◆ DATASET EXTRACT ◆
Begin
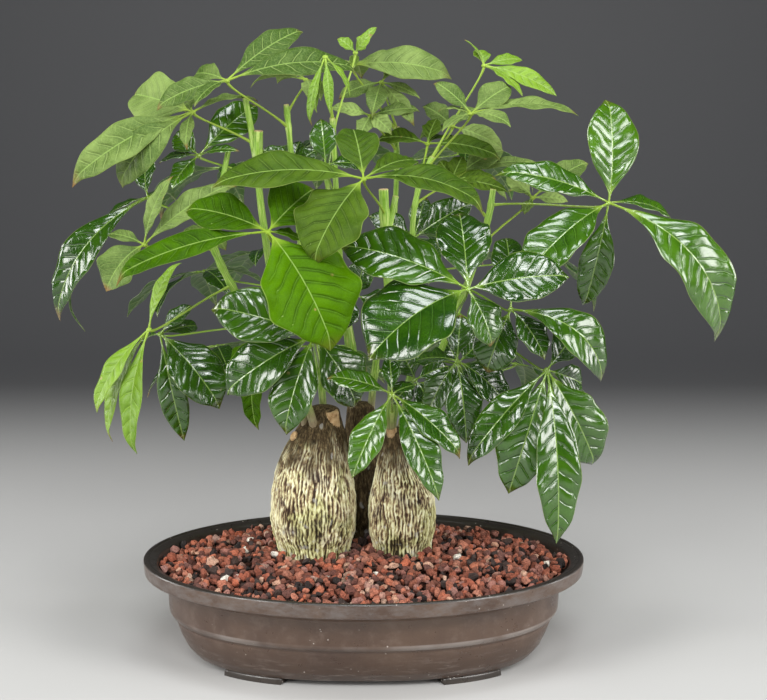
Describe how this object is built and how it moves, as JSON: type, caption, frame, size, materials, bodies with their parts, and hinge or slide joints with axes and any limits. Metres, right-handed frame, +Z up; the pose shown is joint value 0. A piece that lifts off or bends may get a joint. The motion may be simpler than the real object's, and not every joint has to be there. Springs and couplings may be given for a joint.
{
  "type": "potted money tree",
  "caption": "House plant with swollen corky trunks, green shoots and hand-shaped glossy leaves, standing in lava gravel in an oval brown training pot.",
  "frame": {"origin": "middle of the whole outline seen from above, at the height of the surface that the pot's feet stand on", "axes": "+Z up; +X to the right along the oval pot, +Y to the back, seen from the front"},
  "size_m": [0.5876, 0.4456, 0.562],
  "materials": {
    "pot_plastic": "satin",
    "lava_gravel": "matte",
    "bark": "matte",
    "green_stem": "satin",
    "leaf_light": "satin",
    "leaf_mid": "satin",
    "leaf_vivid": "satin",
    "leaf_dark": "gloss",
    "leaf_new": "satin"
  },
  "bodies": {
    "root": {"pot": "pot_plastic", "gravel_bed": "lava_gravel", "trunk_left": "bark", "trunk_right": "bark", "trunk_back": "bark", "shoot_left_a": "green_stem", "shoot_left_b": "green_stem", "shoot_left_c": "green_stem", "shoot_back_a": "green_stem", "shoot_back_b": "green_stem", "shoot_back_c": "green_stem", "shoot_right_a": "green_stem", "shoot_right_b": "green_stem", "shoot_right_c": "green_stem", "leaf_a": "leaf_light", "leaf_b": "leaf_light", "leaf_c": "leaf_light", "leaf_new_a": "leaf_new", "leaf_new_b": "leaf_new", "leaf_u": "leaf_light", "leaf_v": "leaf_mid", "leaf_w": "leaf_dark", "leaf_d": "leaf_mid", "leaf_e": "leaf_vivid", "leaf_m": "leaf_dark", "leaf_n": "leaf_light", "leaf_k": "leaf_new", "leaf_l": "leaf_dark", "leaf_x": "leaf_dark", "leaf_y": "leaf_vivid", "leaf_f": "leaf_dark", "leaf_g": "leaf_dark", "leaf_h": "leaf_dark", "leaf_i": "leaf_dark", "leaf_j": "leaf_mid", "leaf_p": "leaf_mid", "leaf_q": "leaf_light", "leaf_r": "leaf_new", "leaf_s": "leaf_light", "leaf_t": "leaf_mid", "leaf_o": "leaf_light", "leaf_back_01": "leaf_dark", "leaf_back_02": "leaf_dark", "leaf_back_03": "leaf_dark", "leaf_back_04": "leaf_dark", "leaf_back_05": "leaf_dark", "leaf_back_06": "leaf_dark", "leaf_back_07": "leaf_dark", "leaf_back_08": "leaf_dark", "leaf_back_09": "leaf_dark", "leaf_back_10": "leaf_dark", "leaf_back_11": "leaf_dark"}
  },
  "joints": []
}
End
◆ WORK TO BE COMPLETED ◆
Scan the material above. Return every line containing the string "that".

◆ RESPONSE TO THIS TASK ◆
Describe how this object is built and how it moves, as JSON: type, caption, frame, size, materials, bodies with their parts, and hinge or slide joints with axes and any limits. Metres, right-handed frame, +Z up; the pose shown is joint value 0. A piece that lifts off or bends may get a joint. The motion may be simpler than the real object's, and not every joint has to be there. Springs and couplings may be given for a joint.
  "frame": {"origin": "middle of the whole outline seen from above, at the height of the surface that the pot's feet stand on", "axes": "+Z up; +X to the right along the oval pot, +Y to the back, seen from the front"},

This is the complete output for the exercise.